Sustain Sci ; 16(4): 1251-1268, 2021.
Artigo em Inglês | MEDLINE | ID: mdl-33747238

RESUMO

The Sustainable Development Goals (SDGs) recognise the importance of action across all scales to achieve a sustainable future. To contribute to overall national- and global-scale SDG achievement, local communities need to focus on a locally-relevant subset of goals and understand potential future pathways for key drivers which influence local sustainability. We developed a participatory method to co-create local socioeconomic pathways by downscaling the SDGs and driving forces of the shared socioeconomic pathways (SSPs) via a local case study in southern Australia through contextual analysis and community engagement. We linked the SSPs and SDGs by identifying driving forces and describing how they affect the achievement of local SDGs.
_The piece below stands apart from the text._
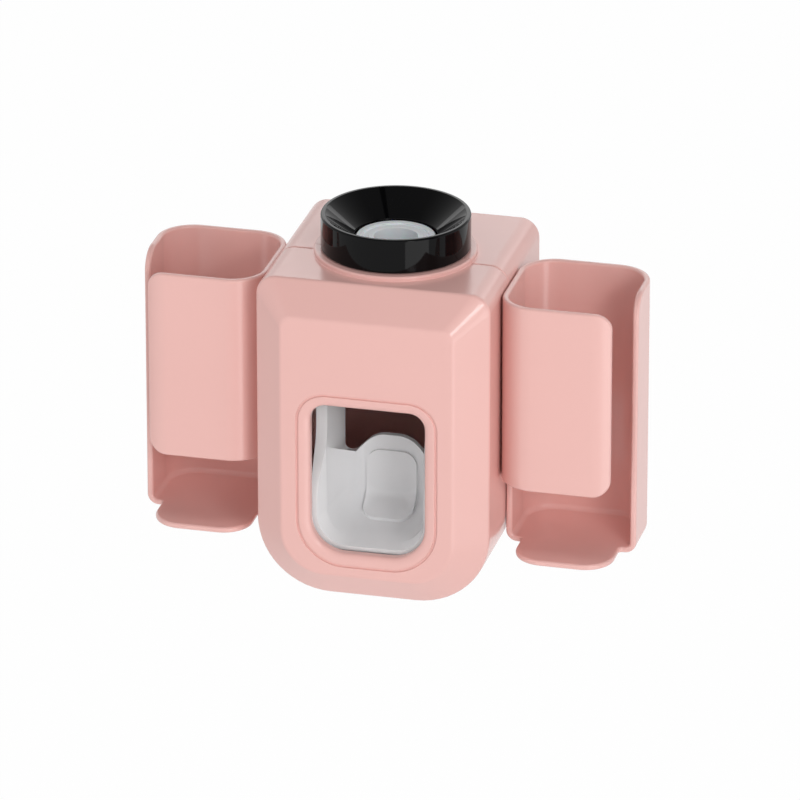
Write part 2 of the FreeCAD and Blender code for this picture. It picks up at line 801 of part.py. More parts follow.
def push_lever():
    """One moulding: scoop floor, back paddle with lobe and panel, two arms, heads and a cross bar."""
    rear = stop_plane()
    low = scoop_floor - scoop_floor_thick
    above = pivot_height + head_radius * 2
    outer_corner = scoop_corner + (arm_thick + scoop_floor_thick) / 2
    outer = prism(
        front_outline(0, scoop_front, outer_corner, 0, arm_outer, low, above), Y_AXIS * (rear - scoop_front)
    )
    outline = [
        (scoop_front, low), (scoop_front, scoop_rise), (arm_front, arm_rise), (arm_front, arm_shoulder),
        (pivot_depth - head_radius, pivot_height), (pivot_depth, pivot_height),
        (pivot_depth, stop_height), (rear, stop_height), (rear, low),
    ]
    radii = [peg_radius, arm_curve, arm_curve, head_radius, 0, 0, 0, peg_radius, scoop_back_fillet]
    blade = side_prism(outline, radii, -arm_outer, arm_outer)
    head_axis = V(arm_outer * 2, 0, 0)
    start = V(-arm_outer, pivot_depth, pivot_height)
    blade = blade.fuse(rod(head_radius, start, start + head_axis))
    lever = outer.common(blade)

    mouth = front_outline(
        -scoop_flare, scoop_front, scoop_corner, 0, arm_half_gap, scoop_floor + scoop_flare, above + overrun
    )
    top = above + overrun + scoop_flare
    throat = front_outline(0, scoop_root, scoop_corner, 0, arm_half_gap, scoop_floor, top)
    lever = lever.cut(scoop_hollow(0, above + overrun).fuse(Part.makeLoft([mouth, throat], True, True)))
    ledge = [
        (scoop_front, ledge_height), (arm_front, ledge_height), (paddle_front, saddle_height),
        (body_depth, saddle_height), (body_depth, above), (scoop_front, above),
    ]
    points = [
        V(-arm_half_gap, scoop_front, above + overrun), V(-arm_half_gap, scoop_front, saddle_height),
        V(-saddle_half_width, scoop_front, saddle_height), V(-lobe_half_width, scoop_front, lobe_height),
        V(lobe_half_width, scoop_front, lobe_height), V(saddle_half_width, scoop_front, saddle_height),
        V(arm_half_gap, scoop_front, saddle_height), V(arm_half_gap, scoop_front, above + overrun),
    ]
    radii = [0, notch_round, saddle_round, lobe_round, lobe_round, saddle_round, notch_round, 0]
    over_paddle = prism(rounded_wire(points, radii), Y_AXIS * body_depth)
    over_ledge = side_prism(ledge, [0] * len(ledge), -arm_half_gap, arm_half_gap)
    lever = lever.cut(over_paddle.common(over_ledge))

    panel_end = paddle_front + paddle_thick / 2
    face = front_outline(0, scoop_root, 0, panel_round, panel_half_width, scoop_floor, panel_high)
    panel = prism(face, Y_AXIS * (panel_end - scoop_root))
    face = plan_outline(-panel_half_width, panel_half_width, panel_foot, panel_end + panel_round,
                        scoop_floor, panel_round)
    panel = panel.common(prism(face, Z_AXIS * (panel_high - scoop_floor)))
    panel = panel.cut(scoop_hollow(panel_raise, above))
    bar_back = presser_rear() - presser_thick
    bar_end = arm_half_gap + arm_thick / 2
    bar = plan_outline(-bar_end, bar_end, bar_back - bar_thick, bar_back, bar_low, bar_thick / 3)
    bar = prism(bar, Z_AXIS * (bar_high - bar_low))
    peg_y = pivot_depth - spring_radius - spring_wire / 2 - peg_gap - peg_radius
    peg_z = pivot_height - spring_leg + peg_radius * 2
    peg_end = V(spring_end() + spring_wire, peg_y, peg_z)
    peg = rod(peg_radius, V(arm_outer - arm_thick / 2, peg_y, peg_z), peg_end)
    lever = lever.fuse([panel, bar] + on_both_sides(peg))
    start = V(-arm_outer - overrun, pivot_depth, pivot_height)
    return lever.cut(rod(bush_radius, start, start + head_axis + X_AXIS * overrun * 2)).removeSplitter()


def presser_pad():
    """Rounded pad on the cross bar, just before the bulb."""
    rear = presser_rear()
    front = rear - presser_thick
    low = bar_low - presser_over
    high = bar_high + presser_over
    face_round = presser_thick / 2 - rest_gap / 10
    outline = [(front, low), (rear, low), (rear, high), (front, high)]
    return side_prism(outline, [0, face_round, face_round, 0], -presser_half_width, presser_half_width)


def pivot_pin():
    """Right-hand stub pin with a head outside the frame and a clip groove at its inner end."""
    inner = arm_half_gap - pin_tail
    centre = V(0, pivot_depth, pivot_height)
    pin = rod(pin_radius, centre + X_AXIS * inner, centre + X_AXIS * core_half_width)
    outside = core_half_width + pin_head_thick
    head = rod(pin_head_radius, centre + X_AXIS * core_half_width, centre + X_AXIS * outside)
    head = head.makeFillet(pin_head_thick / 3, edges_at(head, lambda p: near(p.x, outside)))
    groove_end = arm_half_gap - clip_gap
    start = centre + X_AXIS * (groove_end - clip_thick)
    end = centre + X_AXIS * groove_end
    groove = rod(pin_radius + overrun, start, end).cut(rod(pin_radius - clip_depth, start, end))
    return pin.fuse(head).cut(groove).removeSplitter()


def pin_clip():
    """Right-hand retaining clip: a ring open at the bottom."""
    end = arm_half_gap - clip_gap
    start = V(end - clip_thick, pivot_depth, pivot_height)
    ring = rod(clip_radius, start, start + X_AXIS * clip_thick)
    gap = box(start.x, end, pivot_depth - pin_radius / 2, pivot_depth + pin_radius / 2,
              pivot_height - clip_radius - overrun, pivot_height)
    return ring.cut([rod(pin_radius - clip_depth, start, start + X_AXIS * clip_thick), gap])


def lever_bush():
    """Right-hand flanged bush in the lever's arm."""
    centre = V(0, pivot_depth, pivot_height)
    sleeve = rod(bush_radius, centre + X_AXIS * arm_half_gap, centre + X_AXIS * arm_outer)
    flange = rod(bush_flange_radius, centre + X_AXIS * arm_outer, centre + X_AXIS * bush_outer)
    bore = rod(pin_radius + pin_gap, centre + X_AXIS * arm_half_gap, centre + X_AXIS * bush_outer)
    return sleeve.fuse(flange).cut(bore)


def stop_bumper():
    """Right-hand rubber block that the lever's arm rests on."""
    front = stop_plane() + bumper_gap
    return box(arm_half_gap + rest_gap, arm_outer - rest_gap, front, front + bumper_thick,
               stop_height - bumper_height, stop_height)


def spring_start():
    """X of the coil's first turn; the leg leans out from it towards the frame's side plate."""
    lean = spring_leg * spring_pitch / (2 * pi * spring_radius)
    return core_side - spring_side_gap - spring_wire / 2 - lean


def spring_end():
    """X of the coil's last turn, beside the lever's arm."""
    return spring_start() - spring_pitch * (spring_turns + 1 / 4)


def coil_point(turn):
    """Point and travel direction on the coil's centre line after so many turns."""
    angle = pi / 2 + 2 * pi * turn
    rise = spring_pitch / (2 * pi)
    point = V(
        spring_start() - spring_pitch * turn,
        pivot_depth + spring_radius * cos(angle),
        pivot_height + spring_radius * sin(angle),
    )
    along = V(-rise, -spring_radius * sin(angle), spring_radius * cos(angle))
    return point, along.normalize()


def tangent_arc(start, corner, end):
    """Arc from start to end whose end tangents meet at the corner."""
    chord_middle = (start + end) / 2
    ratio = (end - start).Length / 2 / (corner - start).Length
    return Part.Arc(start, chord_middle + (corner - chord_middle) * (ratio / (1 + ratio)), end).toShape()


def biarc(start, along_start, end, along_end):
    """Two arcs that join two points with the given directions at both ends."""
    span = end - start
    both = along_start + along_end
    turn = 2 * (1 - along_start.dot(along_end))
    lean = span.dot(both)
    reach = (-lean + (lean * lean + turn * span.dot(span)) ** 0.5) / turn
    first = start + along_start * reach
    second = end - along_end * reach
    middle = (first + second) / 2
    return [tangent_arc(start, first, middle), tangent_arc(middle, second, end)]


def torsion_spring():
    """Right-hand torsion spring: a leg on the frame's peg, a coil and a leg on the arm's peg."""
    quarters = 4 * spring_turns + 1
    point, along = coil_point(0)
    edges = [Part.LineSegment(point - along * spring_leg, point).toShape()]
    first = point - along * spring_leg
    first_along = along
    for i in range(1, quarters + 1):
        after, after_along = coil_point(i / 4)
        edges.extend(biarc(point, along, after, after_along))
        point = after
        along = after_along
    edges.append(Part.LineSegment(point, point + along * spring_leg).toShape())
    profile = Part.Wire(Part.makeCircle(spring_wire / 2, first, first_along))
    return Part.Wire(edges).makePipeShell([profile], True, False)


def coil_gap():
    """Least gap between one turn and the next, measured on points of the centre line."""
    samples = 48
    count = samples * spring_turns
    points = [coil_point(i / samples)[0] for i in range(count)]
    apart = samples * 3 // 4
    gaps = [(points[i] - points[j]).Length for i in range(count) for j in range(i + apart, count)]
    return min(gaps) - spring_wire


def check_spring(shape):
    """Prints the spring's least gap and how its volume compares with section times length."""
    length = 2 * spring_leg
    turns = spring_turns + 1 / 4
    length += turns * ((2 * pi * spring_radius) ** 2 + spring_pitch ** 2) ** 0.5
    section = pi * (spring_wire / 2) ** 2
    print(f"spring gap {coil_gap():.2f} mm, volume ratio {shape.Volume / (section * length):.4f}")


def main():
    """Builds every piece, moves it to the wall datum and writes one file for each."""
    os.makedirs("parts", exist_ok=True)
    cup = side_cup()
    pin = pivot_pin()
    spring = torsion_spring()
    check_spring(spring)
    pieces = {
        "wall_pad": wall_pad(),
        "wall_plate": wall_plate(),
        "rear_housing": rear_housing(),
        "front_cover": front_cover(),
        "tube_collar": tube_collar(),
        "tube_seat": tube_seat(),
        "inlet_valve": inlet_valve(),
        "squeeze_chamber": squeeze_chamber(),
        "outlet_nozzle": outlet_nozzle(),
        "nozzle_ring": nozzle_ring(),
        "core_frame": core_frame(),
        "core_screws": core_screws(),
        "push_lever": push_lever(),
        "presser_pad": presser_pad(),
        "lever_bushes": both_sides(lever_bush()),
        "right_pivot_pin": pin,
        "left_pivot_pin": mirrored(pin),
        "pin_clips": both_sides(pin_clip()),
        "right_spring": spring,
        "left_spring": mirrored(spring),
        "stop_bumpers": both_sides(stop_bumper()),
        "right_holder": cup,
        "left_holder": mirrored(cup),
    }
    datum = V(0, wall_plane, mount_height)
    for name, shape in pieces.items():
        shape = shape.copy()
        shape.translate(-datum)
        state = "ok" if shape.isValid() else "INVALID"
        print(f"{name}: {len(shape.Solids)} solid, {shape.Volume:.1f} mm3, {state}")
        shape.exportStep(f"parts/{name}.step")


main()
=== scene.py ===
"""Dresses the wall-hung toothpaste dispenser: moulded surfaces, finishes, studio and camera.

Sizes are millimetres in the body frame, whose origin is the middle of the body's front bottom
edge, with X to the right, Y back to the wall and Z up. to_row() turns them into the row frame.
"""
import logging
import math
from dataclasses import dataclass
from enum import Enum
from typing import Any

import bmesh
import bpy
import numpy as np
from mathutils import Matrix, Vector


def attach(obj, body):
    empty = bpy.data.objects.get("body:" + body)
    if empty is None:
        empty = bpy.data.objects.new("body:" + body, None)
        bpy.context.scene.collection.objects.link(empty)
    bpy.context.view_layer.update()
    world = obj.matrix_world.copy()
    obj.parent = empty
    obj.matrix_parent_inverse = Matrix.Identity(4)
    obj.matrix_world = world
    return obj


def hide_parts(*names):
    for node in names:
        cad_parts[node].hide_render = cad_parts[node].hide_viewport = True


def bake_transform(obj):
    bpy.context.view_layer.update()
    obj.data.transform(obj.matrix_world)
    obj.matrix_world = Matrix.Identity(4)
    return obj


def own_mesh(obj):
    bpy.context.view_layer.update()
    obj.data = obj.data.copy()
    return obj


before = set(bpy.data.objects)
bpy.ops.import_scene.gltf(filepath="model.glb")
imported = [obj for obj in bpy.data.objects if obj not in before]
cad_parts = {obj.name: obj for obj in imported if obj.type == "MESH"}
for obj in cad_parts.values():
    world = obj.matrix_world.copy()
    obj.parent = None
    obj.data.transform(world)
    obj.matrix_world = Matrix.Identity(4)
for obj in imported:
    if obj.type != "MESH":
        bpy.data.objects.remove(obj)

Array = np.ndarray
Piece = bpy.types.Object
Tree = bpy.types.NodeTree
Node = bpy.types.Node
Feed = tuple[Node, str | int]
Pair = tuple[float, float]
Triple = tuple[float, float, float]

log = logging.getLogger("dispenser")
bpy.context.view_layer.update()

MM = 0.001
WALL_PLANE = 96.0
MOUNT_HEIGHT = 67.0
COLLAR_DEPTH = 48.1
CORNER_STEPS = 14
TURN_STEPS = 144
TAU = 2 * math.pi
TINY = 1e-9
WELD_REACH = 2e-6
FLAT_ANGLE = 0.6
SHARP_ANGLE = 40.0
CREASE = 38.0


def to_row(points: Array | list[float]) -> Array:
    """Moves body-frame millimetres to the row frame in metres.

    Args:
        points: array whose last axis is X, Y, Z.

    Returns:
        The same array shifted to the middle of the wall pad and scaled.
    """
    return (np.asarray(points, float) - np.array([0.0, WALL_PLANE, MOUNT_HEIGHT])) * MM


def linear(code: str) -> tuple[float, float, float, float]:
    """Turns an sRGB hex colour into linear RGBA.

    Args:
        code: six hex digits.

    Returns:
        Linear red, green, blue and an alpha of one.
    """
    srgb = np.array([int(code[i:i + 2], 16) for i in (0, 2, 4)]) / 255
    low, high = srgb / 12.92, ((srgb + 0.055) / 1.055) ** 2.4
    return (*np.where(srgb <= 0.04045, low, high).tolist(), 1.0)


# Surfaces


def joined(*axes: float | Array) -> Array:
    """Stacks coordinates into points, once they are spread to one shape."""
    return np.stack(np.broadcast_arrays(*axes), -1)


@dataclass
class Skin:
    """Points and faces of closed surfaces, in body-frame millimetres."""

    points: Array
    faces: list[tuple[int, ...]]

    def __add__(self, other: "Skin") -> "Skin":
        """Both surfaces as one."""
        moved = [tuple(i + len(self.points) for i in face) for face in other.faces]
        return Skin(np.vstack([self.points, other.points]), self.faces + moved)

    def mirrored(self) -> "Skin":
        """The mirror image in X, with its faces turned so that they still point outwards."""
        return Skin(self.points * [-1, 1, 1], [face[::-1] for face in self.faces])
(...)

We co-created six local socioeconomic pathways with the local community which track towards futures with different levels of fulfilment of the SDGs and each encompasses a narrative storyline incorporating locally-specific ideas from the community. We tested and validated the local pathways with the community. This method extends the SSPs in two dimensions-into the broader field of sustainability via the SDGs, and by recontextualizing them at the local scale. The local socioeconomic pathways can contribute to achieving local sustainability goals from the bottom up in alignment with global initiatives.